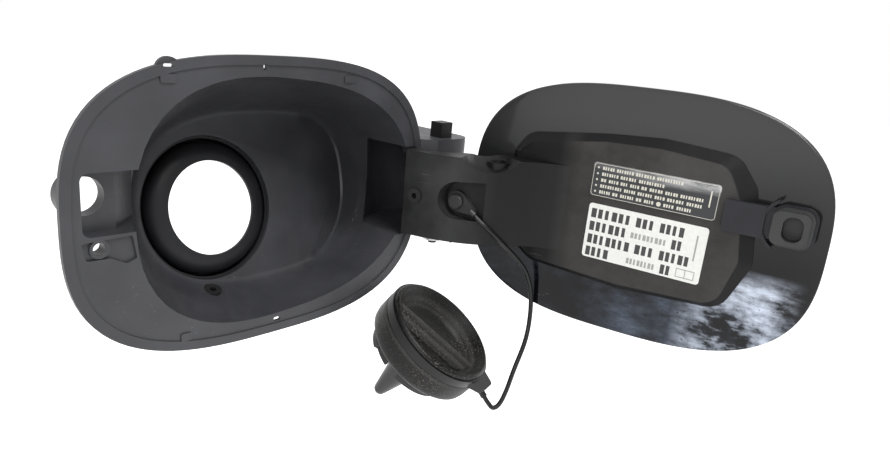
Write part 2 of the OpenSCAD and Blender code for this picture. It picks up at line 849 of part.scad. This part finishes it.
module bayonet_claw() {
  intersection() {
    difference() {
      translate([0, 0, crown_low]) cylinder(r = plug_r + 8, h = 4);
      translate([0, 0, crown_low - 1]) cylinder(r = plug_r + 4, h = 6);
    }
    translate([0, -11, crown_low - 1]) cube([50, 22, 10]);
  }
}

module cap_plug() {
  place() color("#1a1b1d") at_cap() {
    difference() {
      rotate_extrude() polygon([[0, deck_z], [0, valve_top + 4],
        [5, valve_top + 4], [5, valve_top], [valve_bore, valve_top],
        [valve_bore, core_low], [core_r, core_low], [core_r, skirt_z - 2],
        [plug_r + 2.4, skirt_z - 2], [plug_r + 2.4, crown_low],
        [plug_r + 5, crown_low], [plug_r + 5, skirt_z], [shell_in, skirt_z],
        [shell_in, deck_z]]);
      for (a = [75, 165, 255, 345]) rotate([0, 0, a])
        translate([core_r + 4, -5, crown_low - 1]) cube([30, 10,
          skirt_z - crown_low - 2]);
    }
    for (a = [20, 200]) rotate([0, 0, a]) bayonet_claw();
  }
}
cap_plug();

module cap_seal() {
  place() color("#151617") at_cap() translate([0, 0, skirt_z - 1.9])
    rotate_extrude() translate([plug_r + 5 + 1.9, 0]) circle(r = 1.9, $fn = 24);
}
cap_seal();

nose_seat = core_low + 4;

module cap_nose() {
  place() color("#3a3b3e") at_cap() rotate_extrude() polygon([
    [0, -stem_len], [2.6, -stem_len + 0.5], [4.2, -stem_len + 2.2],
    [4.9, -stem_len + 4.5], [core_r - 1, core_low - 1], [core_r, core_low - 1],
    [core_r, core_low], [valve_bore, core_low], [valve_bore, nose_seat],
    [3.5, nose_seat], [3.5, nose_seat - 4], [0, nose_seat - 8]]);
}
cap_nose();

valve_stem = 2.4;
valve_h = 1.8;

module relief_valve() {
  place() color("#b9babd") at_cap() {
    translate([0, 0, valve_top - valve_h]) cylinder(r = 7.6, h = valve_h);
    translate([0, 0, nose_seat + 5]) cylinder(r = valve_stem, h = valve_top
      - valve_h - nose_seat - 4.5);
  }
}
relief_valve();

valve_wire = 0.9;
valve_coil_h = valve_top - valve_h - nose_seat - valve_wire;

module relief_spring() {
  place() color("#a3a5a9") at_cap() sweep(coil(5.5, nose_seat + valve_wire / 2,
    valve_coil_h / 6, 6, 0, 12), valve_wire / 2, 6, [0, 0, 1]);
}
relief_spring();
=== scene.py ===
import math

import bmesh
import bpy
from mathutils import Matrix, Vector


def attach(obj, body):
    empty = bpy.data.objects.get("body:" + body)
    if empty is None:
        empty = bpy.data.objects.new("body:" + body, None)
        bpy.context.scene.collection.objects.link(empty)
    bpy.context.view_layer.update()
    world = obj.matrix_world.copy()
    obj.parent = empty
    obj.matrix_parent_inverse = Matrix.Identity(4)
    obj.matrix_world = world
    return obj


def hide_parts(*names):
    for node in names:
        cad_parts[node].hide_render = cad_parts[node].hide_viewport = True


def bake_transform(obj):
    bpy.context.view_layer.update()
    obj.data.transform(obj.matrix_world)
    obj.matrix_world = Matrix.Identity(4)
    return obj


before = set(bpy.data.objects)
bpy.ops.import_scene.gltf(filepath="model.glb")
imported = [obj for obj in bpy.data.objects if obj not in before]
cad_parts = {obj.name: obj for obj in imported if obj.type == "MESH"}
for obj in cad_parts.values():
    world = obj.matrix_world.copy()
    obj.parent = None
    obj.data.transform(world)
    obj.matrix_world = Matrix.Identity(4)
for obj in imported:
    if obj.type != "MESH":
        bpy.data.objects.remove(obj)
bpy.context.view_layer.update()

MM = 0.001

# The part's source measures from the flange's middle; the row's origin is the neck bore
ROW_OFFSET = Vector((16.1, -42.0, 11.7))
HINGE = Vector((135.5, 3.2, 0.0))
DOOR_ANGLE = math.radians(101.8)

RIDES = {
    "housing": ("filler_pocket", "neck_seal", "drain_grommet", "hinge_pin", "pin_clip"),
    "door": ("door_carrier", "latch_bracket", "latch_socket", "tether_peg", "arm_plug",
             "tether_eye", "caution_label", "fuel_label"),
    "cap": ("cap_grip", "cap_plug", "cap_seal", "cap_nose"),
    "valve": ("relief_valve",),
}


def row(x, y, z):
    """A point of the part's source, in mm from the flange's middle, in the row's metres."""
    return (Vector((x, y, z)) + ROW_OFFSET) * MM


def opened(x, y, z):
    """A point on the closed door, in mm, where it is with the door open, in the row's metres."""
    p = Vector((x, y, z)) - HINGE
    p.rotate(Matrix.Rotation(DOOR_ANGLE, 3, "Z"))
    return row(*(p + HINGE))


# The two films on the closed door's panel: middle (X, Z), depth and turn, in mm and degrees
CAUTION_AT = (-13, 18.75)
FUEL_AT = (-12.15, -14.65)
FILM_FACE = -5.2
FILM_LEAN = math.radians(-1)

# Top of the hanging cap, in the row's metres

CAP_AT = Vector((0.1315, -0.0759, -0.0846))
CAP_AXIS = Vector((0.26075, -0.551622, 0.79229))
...
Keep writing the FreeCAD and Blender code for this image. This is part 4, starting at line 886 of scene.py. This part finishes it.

### TASK INSTRUCTIONS
Quote word for word the lines from the line holding "Write part 2" through the line holding "nose_seat = core_low + 4;"; include both of those lines and add nothing.

### ANSWER BELOW
Write part 2 of the OpenSCAD and Blender code for this picture. It picks up at line 849 of part.scad. This part finishes it.
module bayonet_claw() {
  intersection() {
    difference() {
      translate([0, 0, crown_low]) cylinder(r = plug_r + 8, h = 4);
      translate([0, 0, crown_low - 1]) cylinder(r = plug_r + 4, h = 6);
    }
    translate([0, -11, crown_low - 1]) cube([50, 22, 10]);
  }
}

module cap_plug() {
  place() color("#1a1b1d") at_cap() {
    difference() {
      rotate_extrude() polygon([[0, deck_z], [0, valve_top + 4],
        [5, valve_top + 4], [5, valve_top], [valve_bore, valve_top],
        [valve_bore, core_low], [core_r, core_low], [core_r, skirt_z - 2],
        [plug_r + 2.4, skirt_z - 2], [plug_r + 2.4, crown_low],
        [plug_r + 5, crown_low], [plug_r + 5, skirt_z], [shell_in, skirt_z],
        [shell_in, deck_z]]);
      for (a = [75, 165, 255, 345]) rotate([0, 0, a])
        translate([core_r + 4, -5, crown_low - 1]) cube([30, 10,
          skirt_z - crown_low - 2]);
    }
    for (a = [20, 200]) rotate([0, 0, a]) bayonet_claw();
  }
}
cap_plug();

module cap_seal() {
  place() color("#151617") at_cap() translate([0, 0, skirt_z - 1.9])
    rotate_extrude() translate([plug_r + 5 + 1.9, 0]) circle(r = 1.9, $fn = 24);
}
cap_seal();

nose_seat = core_low + 4;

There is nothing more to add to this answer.